- Origin: Brundidge AL Headland AL
- Genres: Jazz and Modern Dance
- Years active: 2006 – present
- Member of: Dance Educators of America

= Patti Rutland Jazz =

Patti Rutland Jazz started as a multi-genre, professional dance company located in Dothan, Alabama. It was founded in 1989 by choreographer Patti Rutland. The company produced 3 main stage shows per year as well as a show in their black box theatre. Guest artists for Patti Rutland Jazz include Ben Verreen. The company has won awards at the Jazz Dance World Congress (founded by Rutland's teacher, Gus Giordano), including the esteemed Gold Shoe Award. In 2018, Patti Rutland retired as artistic director and named Christina Green Hicks as her successor.

==Performance==
Patti Rutland Jazz produced full length contemporary, jazz, and hip-hop theatrical dance productions each year in their home city of Dothan. These performances have taken place at many venues including Dothan's Cultural Arts Center, the Dothan Civic Center, Dothan's historic landmark theatre, The Dothan Opera House, and Wiregrass Church. Patti Rutland Jazz has also toured at appeared at various dance festivals such as Jazz on Tap in Atlanta and Panoply Festival of the Arts in Huntsville. In June 2008 the PRJ company made its New York debut at the Ailey Citigroup Theater.

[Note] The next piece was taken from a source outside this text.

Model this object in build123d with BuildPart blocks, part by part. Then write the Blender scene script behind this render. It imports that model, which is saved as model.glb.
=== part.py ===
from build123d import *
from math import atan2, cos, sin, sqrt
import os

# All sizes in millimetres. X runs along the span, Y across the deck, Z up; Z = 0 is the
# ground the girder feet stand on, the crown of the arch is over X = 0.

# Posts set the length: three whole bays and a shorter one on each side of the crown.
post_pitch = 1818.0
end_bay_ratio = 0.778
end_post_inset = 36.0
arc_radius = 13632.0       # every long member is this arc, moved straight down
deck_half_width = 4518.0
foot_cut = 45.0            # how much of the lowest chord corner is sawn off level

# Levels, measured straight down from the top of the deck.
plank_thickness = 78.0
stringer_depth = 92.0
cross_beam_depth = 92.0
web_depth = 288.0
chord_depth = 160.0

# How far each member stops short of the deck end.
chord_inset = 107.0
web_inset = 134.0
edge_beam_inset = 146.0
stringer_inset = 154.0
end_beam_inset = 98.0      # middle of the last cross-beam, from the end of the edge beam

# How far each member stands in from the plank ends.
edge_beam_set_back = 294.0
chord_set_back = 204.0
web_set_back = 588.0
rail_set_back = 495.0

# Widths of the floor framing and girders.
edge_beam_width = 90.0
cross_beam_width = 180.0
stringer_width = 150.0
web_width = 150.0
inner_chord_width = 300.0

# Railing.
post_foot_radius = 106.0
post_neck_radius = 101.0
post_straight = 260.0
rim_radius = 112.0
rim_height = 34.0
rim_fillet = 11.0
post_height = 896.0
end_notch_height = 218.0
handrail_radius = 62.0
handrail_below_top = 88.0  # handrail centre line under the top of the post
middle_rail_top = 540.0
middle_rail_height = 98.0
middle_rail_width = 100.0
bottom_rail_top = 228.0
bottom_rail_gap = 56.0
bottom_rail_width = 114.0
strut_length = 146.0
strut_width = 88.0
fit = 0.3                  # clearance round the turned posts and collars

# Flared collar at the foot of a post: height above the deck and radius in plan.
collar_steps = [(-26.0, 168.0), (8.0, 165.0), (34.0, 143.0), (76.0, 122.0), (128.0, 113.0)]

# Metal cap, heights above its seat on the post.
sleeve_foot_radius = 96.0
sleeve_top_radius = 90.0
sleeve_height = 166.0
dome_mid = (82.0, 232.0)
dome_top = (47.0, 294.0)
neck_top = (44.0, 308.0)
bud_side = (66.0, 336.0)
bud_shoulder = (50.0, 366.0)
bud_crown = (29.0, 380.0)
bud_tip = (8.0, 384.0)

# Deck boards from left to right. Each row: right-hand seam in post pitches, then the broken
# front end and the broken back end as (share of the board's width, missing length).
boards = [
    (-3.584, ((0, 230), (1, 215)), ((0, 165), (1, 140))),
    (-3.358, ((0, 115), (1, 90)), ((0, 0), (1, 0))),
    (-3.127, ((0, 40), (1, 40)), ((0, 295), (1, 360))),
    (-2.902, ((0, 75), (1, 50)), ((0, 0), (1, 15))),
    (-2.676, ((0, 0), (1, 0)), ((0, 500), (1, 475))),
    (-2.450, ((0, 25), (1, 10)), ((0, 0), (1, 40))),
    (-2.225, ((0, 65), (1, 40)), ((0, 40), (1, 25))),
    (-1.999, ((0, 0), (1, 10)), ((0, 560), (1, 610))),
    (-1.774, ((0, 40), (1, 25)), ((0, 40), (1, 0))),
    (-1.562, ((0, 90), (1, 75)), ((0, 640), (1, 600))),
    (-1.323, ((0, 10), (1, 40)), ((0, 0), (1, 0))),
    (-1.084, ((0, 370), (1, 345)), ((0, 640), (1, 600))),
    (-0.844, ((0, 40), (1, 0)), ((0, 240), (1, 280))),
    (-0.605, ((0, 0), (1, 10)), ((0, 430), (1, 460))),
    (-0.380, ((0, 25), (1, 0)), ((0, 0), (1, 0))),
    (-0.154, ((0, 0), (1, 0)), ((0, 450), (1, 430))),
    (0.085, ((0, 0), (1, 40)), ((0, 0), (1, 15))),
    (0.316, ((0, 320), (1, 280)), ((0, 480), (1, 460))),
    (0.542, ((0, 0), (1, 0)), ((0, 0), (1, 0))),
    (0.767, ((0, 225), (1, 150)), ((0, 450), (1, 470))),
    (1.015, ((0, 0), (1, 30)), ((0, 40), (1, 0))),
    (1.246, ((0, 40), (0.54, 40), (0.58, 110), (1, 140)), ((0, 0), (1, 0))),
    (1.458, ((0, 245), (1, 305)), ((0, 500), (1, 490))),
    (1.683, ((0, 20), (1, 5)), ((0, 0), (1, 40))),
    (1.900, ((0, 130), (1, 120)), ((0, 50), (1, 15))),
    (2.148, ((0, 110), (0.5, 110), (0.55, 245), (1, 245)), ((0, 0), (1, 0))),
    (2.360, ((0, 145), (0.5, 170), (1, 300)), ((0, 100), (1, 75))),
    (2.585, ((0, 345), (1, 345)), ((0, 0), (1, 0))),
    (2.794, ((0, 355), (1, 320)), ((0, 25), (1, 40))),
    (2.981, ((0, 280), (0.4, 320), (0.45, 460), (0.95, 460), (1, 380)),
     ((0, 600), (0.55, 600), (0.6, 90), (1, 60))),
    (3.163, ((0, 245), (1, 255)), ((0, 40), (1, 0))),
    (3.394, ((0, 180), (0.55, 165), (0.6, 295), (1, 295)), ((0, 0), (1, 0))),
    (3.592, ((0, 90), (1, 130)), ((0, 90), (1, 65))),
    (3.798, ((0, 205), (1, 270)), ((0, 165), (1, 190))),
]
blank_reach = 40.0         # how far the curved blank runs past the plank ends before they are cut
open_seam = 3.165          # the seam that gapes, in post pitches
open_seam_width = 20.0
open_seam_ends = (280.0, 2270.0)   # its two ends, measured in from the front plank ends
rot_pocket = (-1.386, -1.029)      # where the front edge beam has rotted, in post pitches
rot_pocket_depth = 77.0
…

In addition to concert work, Patti Rutland Jazz also produces an annual Christmas show titled "Santa's Workshop", an original work by Patti Rutland Simpson. Santa's Workshop is registered with the Dramatists Guild of America, represented by The Cooper Company and available nationwide for theatre companies and dance studios.

==Outreach==

Founded in 1989, the company was first a studio-centric, amateur dance company but changed its mission and in 2005 it became a 501(c)(3) non-profit corporation driven by a professional company. PRJ adopted a core mission to provide dance instruction and scholarship opportunities to under-served children in Dothan and the surrounding Wiregrass Region communities through its outreach program. The company provides free dance instruction to thousands of school children.